O-3 flying seat 2?


Okay, it's a movie (good too) but a captain flying co-pilot on a B-52 SAC bomber? I don't think so. A Major as CO who panics after a bit of rattling in his plane and tries to pull the bomber into a stall and has to have the co-pilot take over? I don't think so. Good movie but it scares me to think that such loose cannons could really exist that have that responsibility.
Mountain Man

reply

Umm, a cocky Lt. Colonel thought his B52 was a sleek fighter, turned it too tight, at an airshow and smashed into the ground. He killed himself, three colleagues, and destroyed an expensive aircraft.

reply

Well said.
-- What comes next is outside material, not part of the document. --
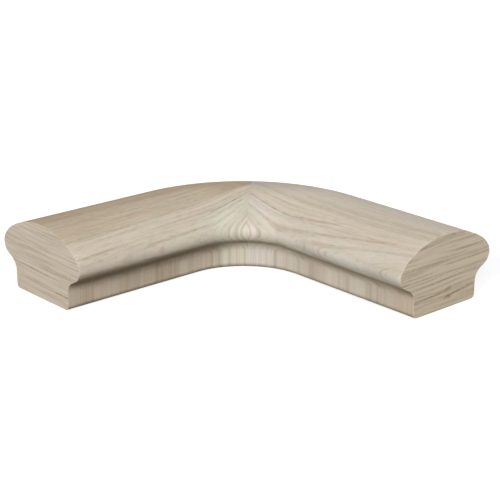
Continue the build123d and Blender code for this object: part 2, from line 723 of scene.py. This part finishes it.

I noticed that shut up the OP in thread.

reply

in keeping with the thread rule of each post must be a close to a year apart

They did talk about how they had to pass psyc testing and the president didn't

notice how out of all the planes up there theirs' was the only one to have problems





I want freedom from unwarranted accusations of sucrose theft and I want it NOW!

reply

THE RULE LIVES!

You could argue it was relevant that the two had a relationship. They were answerable to each other at more than just a duty level, which affected both their operational ability (not shutting the shades, almost stalling), and their ultimate command decision making.

On the other hand, tad has a point. Nobody's perfect, not even US nuclear bomber crew members.